**WHAT THE TASK REQUIRES**:
Give the number of lines in this listing that contain "frame", with no other words.
━━ DATA SECTION
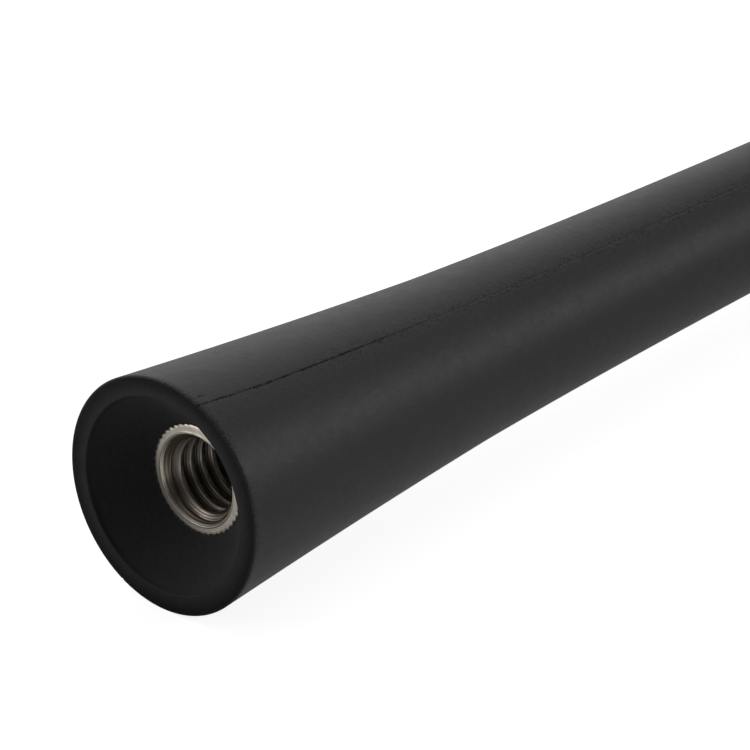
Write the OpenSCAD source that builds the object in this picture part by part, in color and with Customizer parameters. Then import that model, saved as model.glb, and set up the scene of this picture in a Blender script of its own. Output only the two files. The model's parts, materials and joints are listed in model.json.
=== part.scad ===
// Car mast aerial: a short flared rubber mast with a threaded insert in its foot.
// Every piece is drawn along the mast's own axis, with the foot's face at zero. The mast is
// then laid down as it comes to rest, on the rim of its foot and on its rounded tip.

/* [Sheath] */
// Whole length of the mast, foot to tip
mast_l = 230; // [150:1:400]
// Outer radius of the foot
foot_r = 8.14; // [7.6:0.02:12]
// Rounding of the outer edge of the foot
foot_edge_r = 0.2; // [0.1:0.05:0.8]
// Width of the flat lip round the recess
lip_w = 1.42; // [1:0.02:2]
// Width of the narrow ledge of rubber round the insert's face
ledge_w = 0.08; // [0.04:0.01:0.2]
// Chamfer on the inner edge of the lip
lip_chamfer = 0.12; // [0.05:0.01:0.2]
// Length of the flared skirt above the foot
skirt_l = 27.5; // [22:0.5:60]
// Radius at the top of the skirt
neck_r = 6; // [5.2:0.05:7.2]
// How far the skirt is hollowed between its two ends
skirt_bow = 0.1; // [0:0.02:0.4]
// How much radius the stem loses in the soft curve above the skirt
neck_drop = 0.86; // [0.2:0.02:1.2]
// Length over which that curve dies away
neck_fade = 22; // [10:1:40]
// Radius of the stem where the rounded tip begins
tip_r = 2.75; // [2.4:0.05:3.4]
// Rubber between the end of the core rod and the tip
tip_cover = 8; // [5:0.5:20]
// Turn about its own axis in which the laid mast comes to rest, with its parting plane at this angle
mast_turn = 24.2; // [0:0.1:360]

/* [Threaded insert] */
// Depth of the insert's face below the foot
face_depth = 3.24; // [2:0.02:6]
// Length of the insert
insert_l = 14; // [14:0.5:22]
// Outer radius over the knurl
insert_r = 3.84; // [3.6:0.02:4.6]
// Depth of the knurl's grooves
knurl_depth = 0.14; // [0.1:0.02:0.34]
// Number of teeth round the knurl
knurl_teeth = 46; // [24:1:72]
// Length of each knurled band
knurl_l = 4.5; // [3:0.25:5.5]
// Radius at the bottom of the groove that keeps the insert in the rubber
groove_r = 3.2; // [2.9:0.05:3.5]
// Width of that groove
groove_w = 1.5; // [1:0.1:2.5]
// Radius of the narrow rear end
rear_r = 2.4; // [2.25:0.05:3]
// Radius of the bore at the crests of its thread
bore_r = 2.5; // [2:0.05:2.7]
// Depth of the bore below the insert's face
bore_depth = 8.5; // [6:0.25:9]
// Radius of the smooth lead-in at the bore's mouth
mouth_r = 3.04; // [2.8:0.01:3.25]
// Depth of the smooth lead-in
mouth_depth = 0.35; // [0.2:0.05:2]
// Chamfer round the mouth
mouth_chamfer = 0.12; // [0.05:0.01:0.2]
// Depth of the socket for the core rod
socket_depth = 3; // [1.5:0.25:3.5]

/* [Core and winding] */
// Radius of the core rod
rod_r = 0.9; // [0.7:0.05:1.05]
// Radius of the aerial wire
wire_r = 0.25; // [0.15:0.01:0.3]
// Height of one turn of the winding
turn_pitch = 1.5; // [1.2:0.1:1.6]
// Number of turns in the winding
turns = 30; // [8:1:50]
// Height of the solder round the wire's foot
solder_h = 1.2; // [0.6:0.1:2]
// Thickness of the solder outside the wire
solder_wall = 0.25; // [0.1:0.05:0.35]
// Wall of the shrink sleeve
sleeve_wall = 0.2; // [0.1:0.05:0.3]
// Length of the sleeve's end that grips the bare rod
sleeve_grip = 3; // [1:0.5:6]
// Clearance between the rod, the wire, the solder and the sleeve
fit_gap = 0.05; // [0.02:0.01:0.08]

/* [Hidden] */
$fn = 96;
wire_fn = 24;
// How far a cutting tool reaches past the face that it opens
cut = 1;
// Half of the angle of a drill's point
drill_half_angle = 59;

// Where the laid mast touches: on the rounding of its rim, and on the dome of its tip
rim_r = foot_r - foot_edge_r;
tip_z = mast_l - tip_r;
contact_l = tip_z - foot_edge_r;
lean = acos((tip_r - foot_edge_r) / norm([contact_l, rim_r])) - atan2(contact_l, rim_r);
// Height of the foot's centre over the surface, and the middle of the laid mast's length
foot_h = rim_r * cos(lean) + foot_edge_r * sin(lean) + foot_edge_r;
foot_end_x = foot_edge_r * cos(lean) - rim_r * sin(lean) - foot_edge_r;
tip_end_x = tip_z * cos(lean) + tip_r;
mid_x = (foot_end_x + tip_end_x) / 2;

// Heights of the insert's bands along the mast
groove_z = face_depth + knurl_l;
band_z = groove_z + groove_w;
rear_z = band_z + knurl_l;
insert_top = face_depth + insert_l;
socket_r = rod_r + fit_gap;

// Radii round the core: the wire's centre line, the ring that makes half a turn, and the sleeve
coil_r = rod_r + fit_gap + wire_r;
ring_r = norm([coil_r, turn_pitch / 4]);
sleeve_r = ring_r + wire_r + fit_gap;
solder_bore_r = socket_r + fit_gap;
solder_r = coil_r + wire_r + solder_wall;
sleeve_foot_r = solder_r + fit_gap;

// Heights along the core, counted down from the top of the rod
rod_top = mast_l - tip_cover;
sleeve_neck_z = rod_top - sleeve_grip - (sleeve_r - socket_r);
winding_z = sleeve_neck_z - 2 * wire_r - turn_pitch * turns;
sleeve_step_z = insert_top + solder_h + wire_r;

// Outer surface of the sheath: a slightly hollow skirt, then a soft curve into a long taper
skirt_steps = 10;
stem_steps = 26;
stem_l = tip_z - skirt_l;
stem_fall = neck_r - neck_drop - tip_r;
function skirt_z(u) = foot_edge_r + (skirt_l - foot_edge_r) * u;
function skirt_at(u) = [foot_r + (neck_r - foot_r) * u - 4 * skirt_bow * u * (1 - u), skirt_z(u)];
function stem_at(h) = [
    neck_r - stem_fall * h / stem_l - neck_drop * (1 - exp(-h / neck_fade)),
    skirt_l + h
];
// The steps of the stem are short where it curves and long where it is nearly straight
skirt_outline = [for (i = [0:skirt_steps]) skirt_at(i / skirt_steps)];
stem_outline = [for (i = [1:stem_steps - 1]) stem_at(stem_l * pow(i / stem_steps, 2))];

// Turns the upright mast down onto its rim and its tip, with its foot to the left
module laid() {
    translate([-mid_x, 0, foot_h]) rotate([0, 90 + lean, 0]) rotate([0, 0, mast_turn]) children();
}

// Half of the mast's outline, closed along the axis, with a rounded foot and a domed tip
module mast_outline() {
    translate([rim_r, foot_edge_r]) intersection() {
        circle(r = foot_edge_r);
        translate([0, -foot_edge_r]) square(foot_edge_r);
    }
    square([rim_r, foot_edge_r]);
    polygon(concat([[0, foot_edge_r]], skirt_outline, stem_outline, [[tip_r, tip_z], [0, tip_z]]));
    translate([0, tip_z]) intersection() {
        circle(r = tip_r);
        square(tip_r);
    }
}

// Outline of the funnel that leads in to the insert's face
module recess_outline() {
    recess_r = foot_r - lip_w;
    polygon([
        [0, -cut], [recess_r + lip_chamfer + cut, -cut], [recess_r + lip_chamfer, 0],
        [recess_r, lip_chamfer], [insert_r + ledge_w, face_depth], [0, face_depth]
    ]);
}

// Outline of the knurl, with one sharp tooth and one groove for each tooth
module knurl_outline() {
    polygon([for (i = [0:2 * knurl_teeth - 1])
        (insert_r - knurl_depth * (i % 2)) * [cos(180 * i / knurl_teeth), sin(180 * i / knurl_teeth)]
    ]);
}

// Outer form of the insert, which the rubber is moulded round
module insert_body() {
    translate([0, 0, face_depth]) linear_extrude(knurl_l) knurl_outline();
    translate([0, 0, groove_z]) cylinder(r = groove_r, h = groove_w);
    translate([0, 0, band_z]) linear_extrude(knurl_l) knurl_outline();
    translate([0, 0, rear_z]) cylinder(r = rear_r, h = insert_top - rear_z);
}

// The insert's bore: a chamfered mouth, a smooth lead-in, the threaded length and the drill's point
module insert_bore() {
    point_l = bore_r / tan(drill_half_angle);
    translate([0, 0, face_depth]) rotate_extrude() polygon([
        [0, -cut], [mouth_r + mouth_chamfer + cut, -cut], [mouth_r + mouth_chamfer, 0],
        [mouth_r, mouth_chamfer], [mouth_r, mouth_depth], [bore_r, mouth_depth + mouth_r - bore_r],
        [bore_r, bore_depth], [0, bore_depth + point_l]
    ]);
}

// Profile of the shrink sleeve's face: wide over the solder, close over the winding, tight on
// the bare rod. The wall is 0 for its inner face.
function sleeve_face(wall) = [
    [sleeve_foot_r + wall, insert_top],
    [sleeve_foot_r + wall, sleeve_step_z],
    [sleeve_r + wall, sleeve_step_z + sleeve_foot_r - sleeve_r],
    [sleeve_r + wall, sleeve_neck_z],
    [socket_r + wall, sleeve_neck_z + sleeve_r - socket_r],
    [socket_r + wall, rod_top]
];
function backwards(list) = [for (i = [len(list) - 1:-1:0]) list[i]];

// The straight wire, from the insert's rear face up to the first turn
module feed_wire() {
    translate([coil_r, 0, insert_top]) cylinder(r = wire_r, h = winding_z - insert_top, $fn = wire_fn);
}

// One half turn of the winding: half a ring, tilted so that it climbs half a pitch
module half_turn() {
    translate([0, 0, turn_pitch / 4]) rotate([0, atan2(turn_pitch / 4, coil_r), 0])
        rotate_extrude(angle = 180) translate([ring_r, 0]) circle(r = wire_r, $fn = wire_fn);
}

// One-piece moulded rubber cover, with the space of the insert and the sleeve left out of it
module sheath() {
    color("#1c1d1e") laid() difference() {
        rotate_extrude() mast_outline();
        rotate_extrude() recess_outline();
        insert_body();
        rotate_extrude()
            polygon(concat([[0, insert_top]], sleeve_face(sleeve_wall), [[0, rod_top]]));
    }
}

// Turned and knurled metal insert that screws onto the stud of the aerial's base
module threaded_insert() {
    color("#b5b0a6") laid() difference() {
        insert_body();
        insert_bore();
        translate([0, 0, insert_top - socket_depth]) cylinder(r = socket_r, h = socket_depth + cut);
    }
}

// Springy glass-fibre rod that carries the wire
module core_rod() {
    rod_foot = insert_top - socket_depth;
    color("#d8d2b8") laid() translate([0, 0, rod_foot]) cylinder(r = rod_r, h = rod_top - rod_foot);
}

// One length of enamelled copper wire: straight up the rod, then wound round its upper part.
// Each half turn is turned round against the one below it, so that their ends meet.
module antenna_wire() {
    color("#b4622d") laid() {
        feed_wire();
        // The sharp bend into the first turn is a little thicker than the wire
        translate([coil_r, 0, winding_z]) sphere(r = wire_r + fit_gap / 2, $fn = wire_fn);
        for (i = [0:2 * turns - 1])
            translate([0, 0, winding_z + i * turn_pitch / 2]) rotate([0, 0, 180 * i]) half_turn();
    }
}

// Ring of solder that joins the wire to the insert
module solder_joint() {
    color("#c9ccd0") laid() difference() {
        translate([0, 0, insert_top]) rotate_extrude() polygon([
            [solder_bore_r, 0], [solder_r, 0], [solder_r, solder_h / 2],
            [solder_r - solder_wall / 2, solder_h], [solder_bore_r, solder_h]
        ]);
        feed_wire();
    }
}

// Heat-shrunk sleeve that holds the wire to the rod while the rubber is moulded
module shrink_sleeve() {
    color("#33363b") laid() rotate_extrude()
        polygon(concat(sleeve_face(0), backwards(sleeve_face(sleeve_wall))));
}

sheath();
threaded_insert();
core_rod();
antenna_wire();
solder_joint();
shrink_sleeve();
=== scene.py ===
# %% [markdown]
# # A car mast aerial
#
# The object is a short rubber aerial for a car, and the photo shows its foot end. This script
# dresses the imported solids: it loads them as a fixed frame, models the rubber cover and the
# threaded insert again as fine surfaces, gives every piece its finish, and sets up the floor, the
# light and the camera. Its main sizes are in millimetres and are those of the part's source, so
# that the new pieces stay where their solids are.

# %% Load the frame
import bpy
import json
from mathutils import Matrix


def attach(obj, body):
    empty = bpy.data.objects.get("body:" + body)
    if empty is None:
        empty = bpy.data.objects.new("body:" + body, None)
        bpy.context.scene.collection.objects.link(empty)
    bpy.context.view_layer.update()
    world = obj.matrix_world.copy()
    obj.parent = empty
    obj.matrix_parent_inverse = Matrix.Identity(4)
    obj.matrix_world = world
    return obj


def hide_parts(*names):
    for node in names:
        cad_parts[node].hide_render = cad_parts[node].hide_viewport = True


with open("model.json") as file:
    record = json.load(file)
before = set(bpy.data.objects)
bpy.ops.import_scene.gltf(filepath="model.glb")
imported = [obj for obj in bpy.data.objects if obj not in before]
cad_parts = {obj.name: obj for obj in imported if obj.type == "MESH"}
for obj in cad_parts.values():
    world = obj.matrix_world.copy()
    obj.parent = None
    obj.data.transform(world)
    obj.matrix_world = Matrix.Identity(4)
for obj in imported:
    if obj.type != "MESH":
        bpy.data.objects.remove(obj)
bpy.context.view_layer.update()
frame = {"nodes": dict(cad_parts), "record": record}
print("nodes:", sorted(frame["nodes"]))

# %% Tools and units
import bpy
import json
import math
import numpy as np
from mathutils import Matrix, Vector

MM = 0.001

# %% [markdown]
# ## Where the mast lies
#
# The mast lies on the rim of its foot and on its tip, so its own axis dips a little. The record's
# thread mount gives that axis, and the middle of the bore's wall on it. Everything below is worked
# out upright, in millimetres from the middle of the foot, and then turned into the frame by one
# matrix.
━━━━
**EXPECTED OUTPUT**:
5